- Theatrical release poster
- Directed by: Rafael Baledón
- Written by: Ramón Obón
- Produced by: Jesús Sotomayor Martínez
- Starring: Kitty de Hoyos
- Cinematography: Raúl Martínez Solares
- Edited by: Rafael Ceballos
- Music by: Raúl Lavista
- Distributed by: Columbia Pictures
- Release date: 1965;
- Running time: 85 mins
- Country: Mexico
- Language: Spanish

= The She-Wolf (1965 film) =

The She-Wolf (Spanish: La Loba, or Los Horrores del Bosque Negro) is a 1965 Mexican horror film directed by Rafael Baledón and starring Kitty de Hoyos as a female werewolf.

==Plot==

A young attractive woman from a rich Mexican family is under a curse that causes her to transform into a wolf-woman at night and kill people.
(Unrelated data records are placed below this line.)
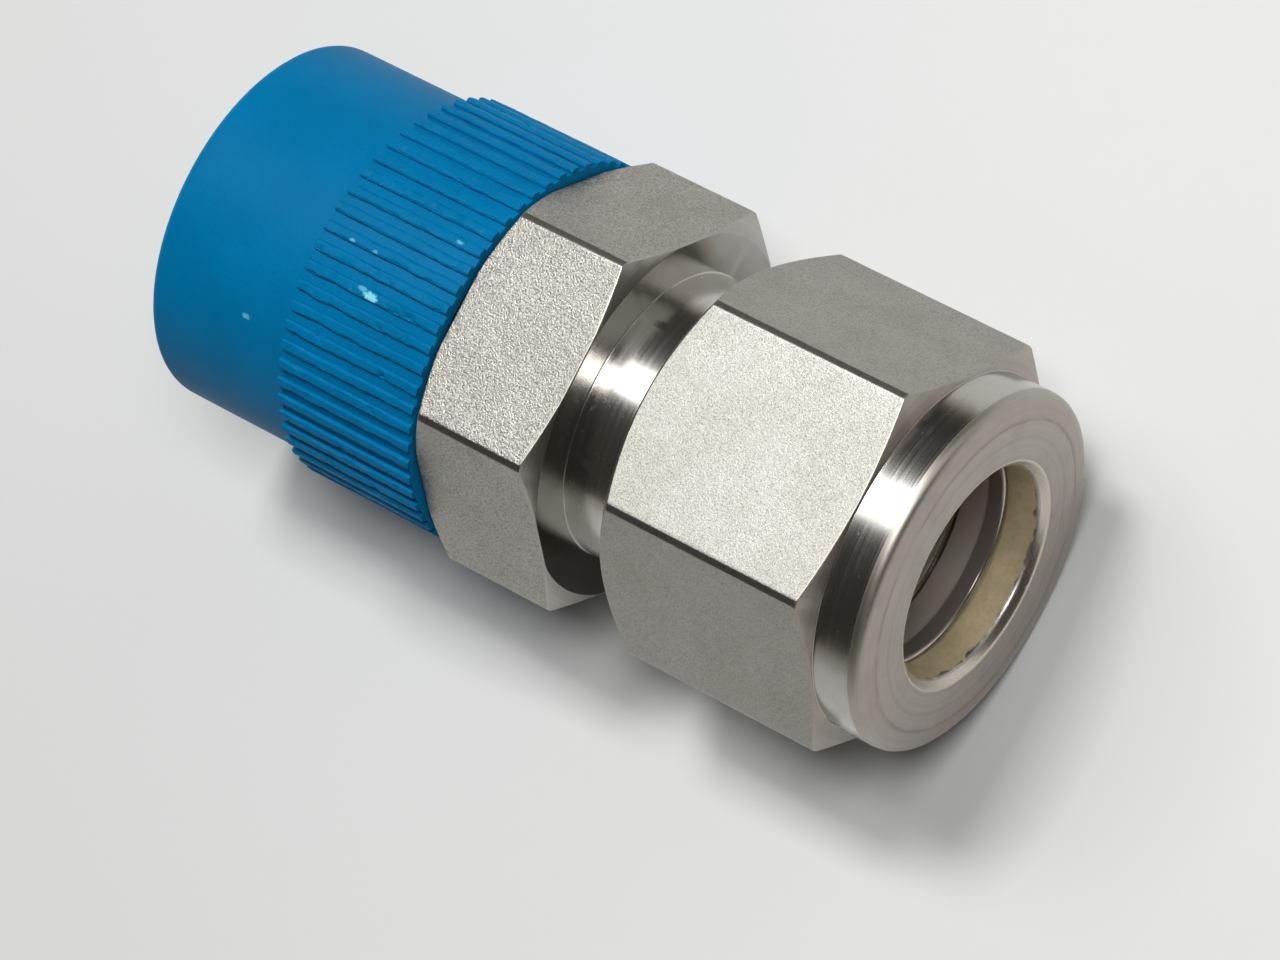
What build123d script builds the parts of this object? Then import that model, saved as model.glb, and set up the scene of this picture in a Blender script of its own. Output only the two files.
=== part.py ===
"""Twin-ferrule compression fitting: half-inch tube to a half-inch taper pipe thread, with a cap.

The axis lies along X. The tube goes in along -X and stops at the origin, and the pipe thread
points along -X under its cap. +Z is square to one flat of the nut. The nut is finger-tight:
its cone rests on the back ferrule, the back ferrule in the front one, and the front ferrule
in the mouth of the body. All sizes are in millimetres, and every place follows that chain.
"""
from build123d import *
from math import cos, radians, tan
import os

# Tube and clearances
TUBE_D = 12.70
TUBE_CLEARANCE = 0.05       # radial, tube to socket and ferrules
LAND_CLEARANCE = 0.10       # radial, tube to the nut's front bore
SEAT_CLEARANCE = 0.07       # square to each pair of cones that press together
THREAD_CLEARANCE = 0.10     # radial, nut bore to the body's thread
CAP_CLEARANCE = 0.08        # radial, cap to the pipe thread
CAP_GAP = 0.10              # along the axis, cap to hexagon and cap to pipe end

# Connector body
FLOW_BORE_D = 10.40
SOCKET_DEPTH = 11.90        # tube stop to the start of the mouth cone
MOUTH_DEPTH = 4.20
SEAT_ANGLE = 20.0           # half angle of the mouth and of the front ferrule
NUT_THREAD_D = 19.05
NOSE_CHAMFER = 0.75
NECK_D = 17.50
NECK_LENGTH = 4.90          # hexagon to the foot of the thread
NECK_ROOT_CHAMFER = 0.25
STOP_TO_HEX = 0.80          # tube stop to the hexagon's nut-side face
BODY_HEX_WIDTH = 8.50
BODY_HEX_TURN = 1.93        # degrees that the body is turned against the nut
TURNED_FACE_D = 22.40       # flat ring turned on the nut side of the hexagon
TURNED_FACE_ANGLE = 18.0
BACK_FACE_D = 22.60         # flat ring on the cap side of the hexagon
BACK_FACE_ANGLE = 30.0

# Taper pipe thread, at its crests
PIPE_THREAD_LENGTH = 19.05
PIPE_END_D = 20.60
PIPE_TAPER = 1 / 16         # on the diameter
PIPE_TAPER_LENGTH = 9.60    # pipe end to where the taper runs out into the shank
PIPE_CHAMFER = 1.10

# Both hexagons
HEX_ACROSS_FLATS = 22.225
HEX_EDGE_RADIUS = 0.40

# Front ferrule
FRONT_TIP_WALL = 0.22
FRONT_LENGTH = 5.45
FRONT_RIM_HEIGHT = 1.70     # rim above the bore
FRONT_RIM_CHAMFER = 0.20
CUP_HEIGHT = 1.05           # mouth of the cup that takes the back ferrule's nose, above the bore
CUP_ANGLE = 45.0

# Back ferrule
BACK_FACE_GAP = 0.15        # front ferrule's tail to the back ferrule's flange
BACK_NOSE_LENGTH = 0.85
BACK_RIM_HEIGHT = 1.65
BACK_RIM_WIDTH = 0.45
BACK_TAIL_CHAMFER = 0.15
DRIVE_ANGLE = 45.0          # half angle of the back ferrule's tail and of the nut's shoulder

# Tube nut
NUT_LENGTH = 17.87
LAND_LENGTH = 2.43
LAND_CHAMFER = 0.35
POCKET_CLEARANCE = 0.25     # radial, nut pocket to the higher ferrule rim
MAKE_UP_TRAVEL = 1.75       # room past the body's nose for the pull-up turns
NUT_MOUTH_CHAMFER = 0.40
NUT_FACE_D = 21.66
NUT_FACE_ANGLE = 33.0
COLLAR_D = 21.90
COLLAR_LENGTH = 3.17
COLLAR_CONE_ANGLE = 17.0
COLLAR_EDGE_RADIUS = 0.50

# Thread cap
CAP_D = 22.40
CAP_END_WALL = 0.75
CAP_END_RADIUS = 0.60
CAP_LEAD_IN = 0.30
RIB_D = 24.00
RIB_LENGTH = 9.55
RIB_COUNT = 60
RIB_PHASE = 4.5             # degrees, of the first groove from +Y
GROOVE_WIDTH = 0.50
GROOVE_ROOT_WIDTH = 0.20
GROOVE_DEPTH = 0.45

# Radii that several pieces share
SOCKET_R = TUBE_D / 2 + TUBE_CLEARANCE
LAND_R = TUBE_D / 2 + LAND_CLEARANCE
FRONT_RIM_R = SOCKET_R + FRONT_RIM_HEIGHT
BACK_RIM_R = SOCKET_R + BACK_RIM_HEIGHT
CUP_R = SOCKET_R + CUP_HEIGHT
POCKET_R = max(FRONT_RIM_R, BACK_RIM_R) + POCKET_CLEARANCE
HEX_CORNER_R = HEX_ACROSS_FLATS / 2 / cos(radians(30))

# Places along the axis, from the tube stop
HEX_FRONT = STOP_TO_HEX
HEX_BACK = HEX_FRONT - BODY_HEX_WIDTH
PIPE_END = HEX_BACK - PIPE_THREAD_LENGTH
NOSE_FACE = SOCKET_DEPTH + MOUTH_DEPTH


def seat_radius(x, clearance=0.0):
    """Radius of the mouth cone at x, or of a cone that lies inside it by a clearance."""
    slope = tan(radians(SEAT_ANGLE))
    return SOCKET_R + (x - SOCKET_DEPTH) * slope - clearance / cos(radians(SEAT_ANGLE))


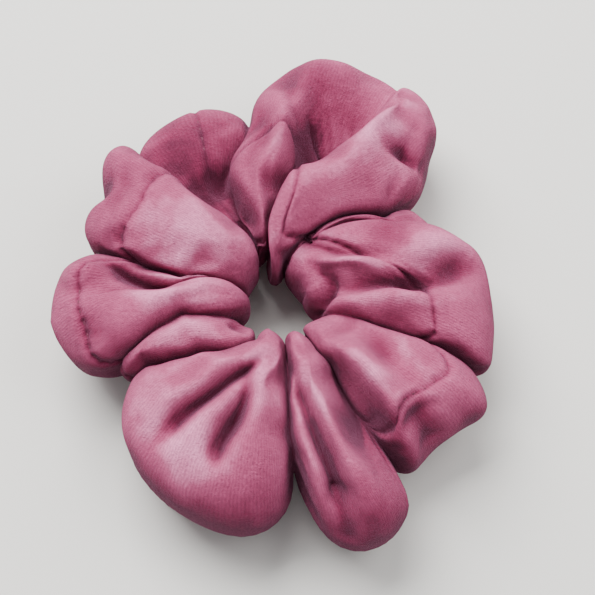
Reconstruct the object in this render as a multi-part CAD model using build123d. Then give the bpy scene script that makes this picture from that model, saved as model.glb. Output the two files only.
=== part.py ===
"""A gathered velvet scrunchie: a fabric tube bunched on a loop of flat elastic.

The loop lies flat. Its axis is Z, and the origin is on that axis, in the plane
that the scrunchie rests on. The fabric tube closes on itself, and is held here
as two halves that meet at X = 0, so that the loop can be pulled open along X.
Sizes are in millimetres.
"""

import os
from math import asin, cos, degrees, pi, radians, sin, sqrt, tan

from build123d import *

# Driving dimensions
OUTER_RADIUS = 59.0  # the loop's axis to the furthest point of a gather
HOLE_RADIUS = 9.5  # the gap left in the middle when nothing pulls on the loop
HEIGHT = 36.0
GATHERS = 10  # puffs of fabric around the loop, five to a half
GATHER_RADIUS = 18.6  # the round outer end of a puff
NECK_RADIUS = 3.0  # the inner end of a puff, where the fabric is bunched tight
FABRIC = 1.6  # velvet with its pile
ELASTIC_RADIUS = 24.0  # middle of the relaxed elastic
ELASTIC_WIDTH = 6.0
ELASTIC_THICKNESS = 1.0
ELASTIC_OVERLAP = 13.0  # length over which the elastic's two ends are sewn together
THREAD = 0.5  # diameter of the sewing thread

# Derived dimensions
PITCH = 360.0 / GATHERS
MIDDLE = HEIGHT - GATHER_RADIUS  # height of the puffs' centre line
COLLAR_THICKNESS = 6.0  # bunched fabric round the hole, out to where the puffs meet
COLLAR_HEIGHT = 12.0
NECK_CLEARANCE = 1.0  # from the hole's wall to the tip of a puff
# The loop's axis to the centres of a puff's round ends, and the slope between them
RIM_CENTRE = OUTER_RADIUS - GATHER_RADIUS
NECK_CENTRE = HOLE_RADIUS + NECK_CLEARANCE + NECK_RADIUS
SLOPE = asin((GATHER_RADIUS - NECK_RADIUS) / (RIM_CENTRE - NECK_CENTRE))
BIG = 4 * OUTER_RADIUS  # larger than the whole part


def gather(shrink):
    """A pear-shaped puff that lies along X, smaller by shrink all round."""
    rim_radius = GATHER_RADIUS - shrink
    neck_radius = NECK_RADIUS - shrink
    turn = 90 + degrees(SLOPE)
    rim = CenterArc((RIM_CENTRE, 0), rim_radius, 0, turn)
    neck = CenterArc((NECK_CENTRE, 0), neck_radius, turn, 180 - turn)
    flank = Line(rim @ 1, neck @ 0)
    axis = Line(neck @ 1, rim @ 0)
    half = make_face([rim, flank, neck, axis])
    return Pos(0, 0, MIDDLE) * revolve(half, Axis.X, 360)


def sector(half_angle):
    """The space within half_angle degrees of +X."""
    reach = BIG * cos(radians(half_angle)), BIG * sin(radians(half_angle))
    outline = Polyline((0, 0), (reach[0], -reach[1]), reach, close=True)
    return Pos(0, 0, -BIG / 2) * extrude(make_face(outline), BIG)


def above(height):
    """The space above a height."""
    return Pos(0, 0, height + BIG / 2) * Box(BIG, BIG, BIG)


def around(piece, middle_angle):
    """Copies of a piece on the five gathers of the half whose middle is at that angle."""
    offsets = range(-(GATHERS // 4), GATHERS // 4 + 1)
    return [Rot(0, 0, middle_angle + k * PITCH) * piece for k in offsets]


def joined(pieces):
    """The pieces as one solid."""
    whole = pieces[0]
    for piece in pieces[1:]:
        whole = whole + piece
    return whole


def sleeve_half(middle_angle):
    """Half of the hollow fabric tube, flat underneath, with its half of the bunched collar."""
    side = Rot(0, 0, middle_angle) * Pos(BIG / 2, 0, 0) * Box(BIG, BIG, BIG)
    outside = joined(around(gather(0), middle_angle)) & side & above(0)
    inside = joined(around(gather(FABRIC), middle_angle)) & above(FABRIC)
    collar = Cylinder(HOLE_RADIUS + COLLAR_THICKNESS, COLLAR_HEIGHT)
    collar -= Cylinder(HOLE_RADIUS, COLLAR_HEIGHT)
    return outside - inside + (Pos(0, 0, MIDDLE) * collar & side)


def stitch(length):
    """A straight stitch along Y, with round ends, centred on the origin."""
    straight = length - THREAD
    rod = Rot(90, 0, 0) * Cylinder(THREAD / 2, straight)
    ends = [Pos(0, end * straight / 2, 0) * Sphere(THREAD / 2) for end in (-1, 1)]
    return joined([rod, *ends])


def gather_section(distance):
    """Radius of a puff's section at a distance from the loop's axis."""
    if distance > RIM_CENTRE - GATHER_RADIUS * sin(SLOPE):
        return sqrt(GATHER_RADIUS**2 - (distance - RIM_CENTRE) ** 2)
    return (NECK_RADIUS + (distance - NECK_CENTRE) * sin(SLOPE)) / cos(SLOPE)


def long_seam(middle_angle):
    """Stitches of the seam along the tube, over the top of the gathers of one half."""
    crease = degrees(asin(RIM_CENTRE * tan(radians(PITCH / 2)) / GATHER_RADIUS))
    count = 8
    step = 2 * crease / count
    length = 0.72 * GATHER_RADIUS * radians(step)
    stitches = []
    for k in range(count):
        turn = -crease + (k + 0.5) * step
        laid = Pos(RIM_CENTRE, 0, MIDDLE) * Rot(turn, 0, 0)
        stitches.append(laid * Pos(0, 0, GATHER_RADIUS) * stitch(length))
    return Compound([s for one in stitches for s in around(one, middle_angle)])


def closing_seam(angle):
    """Stitches that close the tube into a loop, across the crease at that angle."""
    turn = radians(PITCH / 2)
    stitches = []
    # Distance from the loop's axis of each pair, one above and one underneath
    for distance in range(18, 49, 3):
        radius = gather_section(distance * cos(turn))
        rise = sqrt(radius**2 - (distance * sin(turn)) ** 2)
        for side in (-1, 1):
            place = Pos(distance, 0, MIDDLE + side * rise)
            stitches.append(Rot(0, 0, angle) * place * stitch(3.0))
    return Compound(stitches)


def elastic():
    """The flat elastic, a loop whose ends overlap on its outside."""
    inner = ELASTIC_RADIUS - ELASTIC_THICKNESS / 2
    outer = ELASTIC_RADIUS + ELASTIC_THICKNESS / 2
    lap = outer + ELASTIC_THICKNESS
    loop = Cylinder(outer, ELASTIC_WIDTH)
    loop -= Cylinder(inner, ELASTIC_WIDTH)
    end = Cylinder(lap, ELASTIC_WIDTH) - Cylinder(outer, ELASTIC_WIDTH)
    end &= Rot(0, 0, 180) * sector(degrees(ELASTIC_OVERLAP / 2 / outer))
    return Pos(0, 0, MIDDLE) * (loop + end)


def elastic_join():
    """The legs of a zigzag of thread that holds the elastic's two ends together."""
    surface = ELASTIC_RADIUS + 1.5 * ELASTIC_THICKNESS
    corners = 9
    reach = 0.36 * ELASTIC_WIDTH
    span = 0.8 * ELASTIC_OVERLAP / surface
    points = []
    for k in range(corners):
        angle = pi - span / 2 + span * k / (corners - 1)
        height = reach if k % 2 else -reach
        points.append(Vector(surface * cos(angle), surface * sin(angle), MIDDLE + height))
    legs = []
    for start, end in zip(points, points[1:]):
        along = end - start
        middle = (start + end) * 0.5
        outward = Vector(middle.X, middle.Y, 0)
        laid = Plane(origin=middle, x_dir=along.cross(outward), z_dir=outward)
        legs.append(laid * stitch(along.length - THREAD))
    return Compound(legs)


LEFT, RIGHT = 180.0, 0.0
CLOSING_ANGLE = 126.0  # the crease where the tube's ends are sewn together

os.makedirs("parts", exist_ok=True)
parts = {
    "sleeve_left": sleeve_half(LEFT),
    "sleeve_right": sleeve_half(RIGHT),
    "long_seam_left": long_seam(LEFT),
    "long_seam_right": long_seam(RIGHT),
    "closing_seam": closing_seam(CLOSING_ANGLE),
    "elastic": elastic(),
    "elastic_join": elastic_join(),
}
for name, shape in parts.items():
    export_step(shape, f"parts/{name}.step")
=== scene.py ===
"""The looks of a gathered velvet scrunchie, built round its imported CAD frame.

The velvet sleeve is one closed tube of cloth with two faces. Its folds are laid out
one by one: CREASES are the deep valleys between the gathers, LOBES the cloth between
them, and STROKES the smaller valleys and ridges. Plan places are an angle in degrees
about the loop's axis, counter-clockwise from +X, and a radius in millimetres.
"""

import math

import bpy
import numpy as np
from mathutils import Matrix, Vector


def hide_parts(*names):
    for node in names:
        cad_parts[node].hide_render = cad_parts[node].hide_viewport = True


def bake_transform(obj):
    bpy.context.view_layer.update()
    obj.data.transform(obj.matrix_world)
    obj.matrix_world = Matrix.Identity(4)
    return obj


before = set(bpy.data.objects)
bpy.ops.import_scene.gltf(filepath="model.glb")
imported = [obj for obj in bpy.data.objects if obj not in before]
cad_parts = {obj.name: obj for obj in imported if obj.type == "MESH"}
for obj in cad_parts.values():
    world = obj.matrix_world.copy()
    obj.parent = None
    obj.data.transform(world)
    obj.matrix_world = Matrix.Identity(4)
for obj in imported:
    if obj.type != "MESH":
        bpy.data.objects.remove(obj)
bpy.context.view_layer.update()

MM = 0.001
CORE_RADIUS = 26.5  # the line inside the tube that the creases run in to
CORE_HEIGHT = 15.5
RINGS = (12.0, 22.0, 34.0, 46.0, 58.0)  # radii at which a crease's angle is given

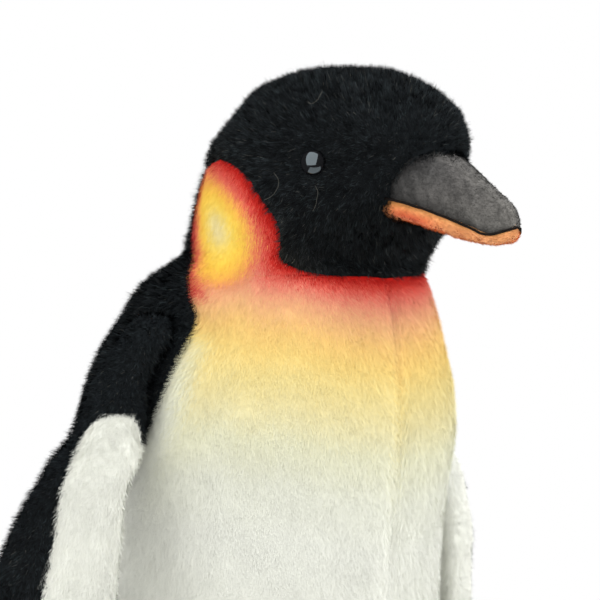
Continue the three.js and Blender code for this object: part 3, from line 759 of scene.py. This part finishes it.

She falls in love with the doctor she sees (in order to get cured from her curse) who is also a werewolf. Unfortunately for both, their love-filled killing spree comes to an end when they are killed by a trained, werewolf-killing dog.

==Reception==

Dave Sindelar from Fantastic Movie Musings and Ramblings called it "one of the more impressive Mexican horror films":, praising the film's atmosphere, attack sequences, and make-up effects.

== Music ==
The music was written by Raúl Lavista, one of Mexico's most prolific film composers. Lavista scored hundreds of Mexican films from the 1930s through the 1970s, often in horror, melodrama, and lucha libre genres. His music style often mixed orchestral suspense scoring with traditional Mexican motifs, giving horror films like La Loba a dramatic, eerie atmosphere. Unfortunately, there is no known commercial soundtrack release of La Loba. The score exists only within the film itself.